Think of yourself as a business for a minute. The DVM and veterinary license that you are working toward is going to increase your income. (The average veterinarian earns more than the average undergraduate degree holder.) That income is going to be used in part to help service your debt! You are adding income at the same time you are adding the debt and we should account for that. If we can use an income driven repayment (IDR) plan, then that will further improve your individual debt service coverage ratio.
You may have heard the Debt-to-Income ratio discussed in veterinary circles. This is a similar concept, that takes the total debt and divides it by one year’s salary. This is an indicator of how healthy an amount of debt is, how difficult the debt is going to be to pay back, and how a group of individuals is doing (for example, a profession or a class). But you aren’t going to service the total debt at once, you are going to divide it up monthly. The monthly amounts are what affects your bank account. It’s really hard to calculate with a group, because it depends on the length of the loans, the interest rate and the monthly income, all which vary.

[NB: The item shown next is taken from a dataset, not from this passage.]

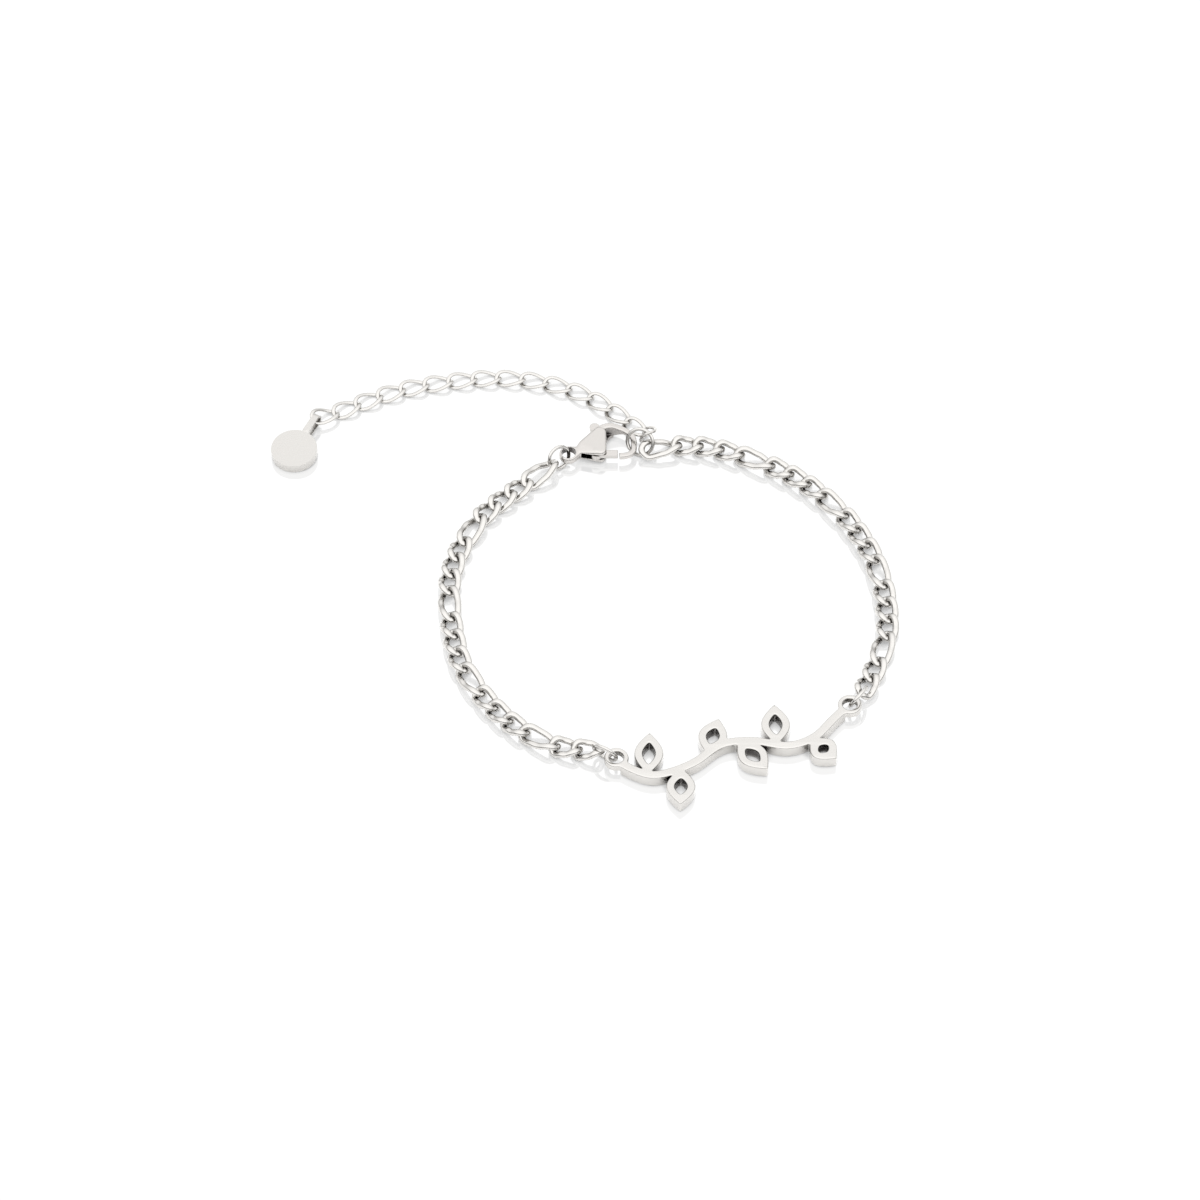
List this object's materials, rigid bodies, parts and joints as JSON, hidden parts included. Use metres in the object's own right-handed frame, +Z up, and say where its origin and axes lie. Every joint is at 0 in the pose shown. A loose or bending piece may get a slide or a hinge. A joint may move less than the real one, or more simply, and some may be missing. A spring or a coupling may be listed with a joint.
{
  "type": "nameplate bracelet",
  "caption": "Bracelet of figaro chains with a cut-out leafy plate between them, a lobster clasp hooked on a ring and an extender chain that ends in a round tag.",
  "frame": {"origin": "centre of the whole bracelet's outline, on the surface that it lies on", "axes": "+X along the bracelet's longest side, +Y towards the clasp and the extender, +Z up from the surface"},
  "size_m": [0.0754, 0.0678, 0.0034],
  "materials": {
    "chain_steel": "polished stainless steel wire, tumbled bright",
    "plate_steel": "laser-cut stainless steel plate, mirror polished with fine scratches",
    "clasp_steel": "cast stainless steel, polished",
    "tag_steel": "punched stainless steel disc, polished"
  },
  "bodies": {
    "root": {"nameplate": "plate_steel", "left_chain": "chain_steel", "right_chain": "chain_steel", "extender_chain": "chain_steel", "clasp_ring": "chain_steel", "hook_ring": "chain_steel", "left_end_ring": "chain_steel", "right_end_ring": "chain_steel", "clasp_body": "clasp_steel", "end_tag": "tag_steel"},
    "clasp_lever": {"clasp_lever": "clasp_steel"}
  },
  "joints": [
    {"name": "lever_pivot", "type": "hinge", "parent": "root", "child": "clasp_lever", "pos_m": [0.00188, 0.0197, 0.0012], "axis": [0, 0, 1], "range_deg": [0, 20], "stiffness_Nm_per_rad": 0.00002, "springref_deg": -2.86}
  ]
}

Still we should look at Debt-to-Income ratios to give you a feel of where you sit, individually, compared to your peers. The national average for 2018 graduates entering full time employment is around 1.9. Average debt was around $152,358 (students with $0 debt are averaged here) and salaries for full time employment was $81,571.
The financial gurus say that an education debt-to-income ratio of greater than 1 (1:1 total debt:total income is unhealthy. We are long over that point as a profession! Long gone are the days that the average student can graduate with less debt than one year’s starting salary!
Pay attention to your college on the graphs. Is your school’s DIR higher or lower than the national averages? This is a good indicator of where you will end up.
Remember, these are averages! You personally may have debt from prior undergraduate or graduate studies. You may decide to take a job with a below average salary. That’s why it’s crucial for you to understand your personal DIR.
It’s a good idea to project your costs, and the amount of debt you plan to take on, then pay attention to the average salaries for the types of practice you are considering. Then simply divide your total debt by your expected salary.
This allows you to understand where you will be personally in comparison to your colleagues both at your school and nationally. Secondly, now is the time to do something about it! Can you tighten your budget to reduce debt? What happens if you aim for a job with a higher salary? This is planning 101 and it’s key to your financial wellness and success!
If you have a DIR of over 1, we need to look at two things to help you manage your debt service into healthy levels!
- We need to look for ways to lower your monthly payments. (IDR programs do just this)
- We need to look for ways to increase your income!
Here are the take home points:
- Debt can be manageable if you have a plan and take advantage of the resources made available to you!
- If you have student debt and it’s over $180,000 you are not alone. You just have to plan.
In-School Student Loan Estimator
How do you plan to pay for veterinary school? How far will the money you are making now go? Should you look for a job during the semester? What should you do with the money you earn during school?
These are very valid questions - that require valid answers in kind! This planning is essential to lowering your overall debt and lower debt makes life so much easier on the “other side”!
Here’s a great tool for helping answer these questions -
The VIN Foundation’s In School Student Loan Estimator is a one of a kind resource. It allows you to enter your school, your start date and where your student loans currently sit. From there it uses the published cost of attendance to estimate your total student debt upon graduation. It’s even been updated to reflect the current 0% interest rate.
It’s perfect for generating scenarios, like, What happens if I make $13 per hour for 10 hours per week? What happens if I have $6,000 in savings going into the semester? What happens if I am awarded that $5,000 scholarship I applied for?
When you start to look at these questions, this is THE resource to have bookmarked.
Further, this calculator will generate your monthly interest payment (ouch) and has an option to send the projected number straight to the Student Loan Repayment Simulator.
Keep in mind that every dollar that you don’t borrow or return goes to lower your student loan balance and has an impact on your student loan payments down the road.
There’s two common themes to Personal Financial Success-
- Financial wellness requires planning ahead
- Make decisions with data, not with gut feelings
The In-school estimator allows you to do both!